● Instruction:
Transcribe the material in full, exactly as written.

● Information provided:

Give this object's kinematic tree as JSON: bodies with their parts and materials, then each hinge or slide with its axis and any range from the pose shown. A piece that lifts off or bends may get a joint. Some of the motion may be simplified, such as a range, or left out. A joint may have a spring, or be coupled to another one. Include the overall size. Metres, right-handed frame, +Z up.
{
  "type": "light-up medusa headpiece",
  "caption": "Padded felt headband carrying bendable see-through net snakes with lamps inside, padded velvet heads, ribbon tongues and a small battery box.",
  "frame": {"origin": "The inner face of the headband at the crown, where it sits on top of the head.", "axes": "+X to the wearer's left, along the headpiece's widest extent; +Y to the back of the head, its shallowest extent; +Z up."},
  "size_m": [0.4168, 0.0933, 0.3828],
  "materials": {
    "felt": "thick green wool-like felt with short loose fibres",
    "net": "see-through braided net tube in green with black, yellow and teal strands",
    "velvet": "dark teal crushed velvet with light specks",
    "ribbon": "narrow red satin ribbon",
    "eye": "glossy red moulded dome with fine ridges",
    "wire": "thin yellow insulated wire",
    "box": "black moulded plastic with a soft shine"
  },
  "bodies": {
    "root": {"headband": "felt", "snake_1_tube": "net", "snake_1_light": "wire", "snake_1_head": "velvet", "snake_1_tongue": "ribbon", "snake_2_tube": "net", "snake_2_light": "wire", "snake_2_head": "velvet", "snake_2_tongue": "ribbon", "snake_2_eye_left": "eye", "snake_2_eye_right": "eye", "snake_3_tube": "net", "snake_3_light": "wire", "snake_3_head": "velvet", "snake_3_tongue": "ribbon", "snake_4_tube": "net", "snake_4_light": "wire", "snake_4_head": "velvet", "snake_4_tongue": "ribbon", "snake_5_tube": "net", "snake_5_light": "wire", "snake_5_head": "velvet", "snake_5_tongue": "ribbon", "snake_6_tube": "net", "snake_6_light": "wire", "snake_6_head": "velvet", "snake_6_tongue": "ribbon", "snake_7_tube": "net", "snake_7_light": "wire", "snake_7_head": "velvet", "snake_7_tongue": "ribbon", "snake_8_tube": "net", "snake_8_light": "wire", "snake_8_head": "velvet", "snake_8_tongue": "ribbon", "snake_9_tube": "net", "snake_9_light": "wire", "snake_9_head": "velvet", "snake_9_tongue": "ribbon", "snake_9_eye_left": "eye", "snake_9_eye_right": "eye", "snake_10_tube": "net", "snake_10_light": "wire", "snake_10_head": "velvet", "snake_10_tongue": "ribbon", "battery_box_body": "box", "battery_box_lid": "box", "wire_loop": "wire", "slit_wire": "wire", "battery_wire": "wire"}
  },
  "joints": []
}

● Final answer:
Give this object's kinematic tree as JSON: bodies with their parts and materials, then each hinge or slide with its axis and any range from the pose shown. A piece that lifts off or bends may get a joint. Some of the motion may be simplified, such as a range, or left out. A joint may have a spring, or be coupled to another one. Include the overall size. Metres, right-handed frame, +Z up.
{
  "type": "light-up medusa headpiece",
  "caption": "Padded felt headband carrying bendable see-through net snakes with lamps inside, padded velvet heads, ribbon tongues and a small battery box.",
  "frame": {"origin": "The inner face of the headband at the crown, where it sits on top of the head.", "axes": "+X to the wearer's left, along the headpiece's widest extent; +Y to the back of the head, its shallowest extent; +Z up."},
  "size_m": [0.4168, 0.0933, 0.3828],
  "materials": {
    "felt": "thick green wool-like felt with short loose fibres",
    "net": "see-through braided net tube in green with black, yellow and teal strands",
    "velvet": "dark teal crushed velvet with light specks",
    "ribbon": "narrow red satin ribbon",
    "eye": "glossy red moulded dome with fine ridges",
    "wire": "thin yellow insulated wire",
    "box": "black moulded plastic with a soft shine"
  },
  "bodies": {
    "root": {"headband": "felt", "snake_1_tube": "net", "snake_1_light": "wire", "snake_1_head": "velvet", "snake_1_tongue": "ribbon", "snake_2_tube": "net", "snake_2_light": "wire", "snake_2_head": "velvet", "snake_2_tongue": "ribbon", "snake_2_eye_left": "eye", "snake_2_eye_right": "eye", "snake_3_tube": "net", "snake_3_light": "wire", "snake_3_head": "velvet", "snake_3_tongue": "ribbon", "snake_4_tube": "net", "snake_4_light": "wire", "snake_4_head": "velvet", "snake_4_tongue": "ribbon", "snake_5_tube": "net", "snake_5_light": "wire", "snake_5_head": "velvet", "snake_5_tongue": "ribbon", "snake_6_tube": "net", "snake_6_light": "wire", "snake_6_head": "velvet", "snake_6_tongue": "ribbon", "snake_7_tube": "net", "snake_7_light": "wire", "snake_7_head": "velvet", "snake_7_tongue": "ribbon", "snake_8_tube": "net", "snake_8_light": "wire", "snake_8_head": "velvet", "snake_8_tongue": "ribbon", "snake_9_tube": "net", "snake_9_light": "wire", "snake_9_head": "velvet", "snake_9_tongue": "ribbon", "snake_9_eye_left": "eye", "snake_9_eye_right": "eye", "snake_10_tube": "net", "snake_10_light": "wire", "snake_10_head": "velvet", "snake_10_tongue": "ribbon", "battery_box_body": "box", "battery_box_lid": "box", "wire_loop": "wire", "slit_wire": "wire", "battery_wire": "wire"}
  },
  "joints": []
}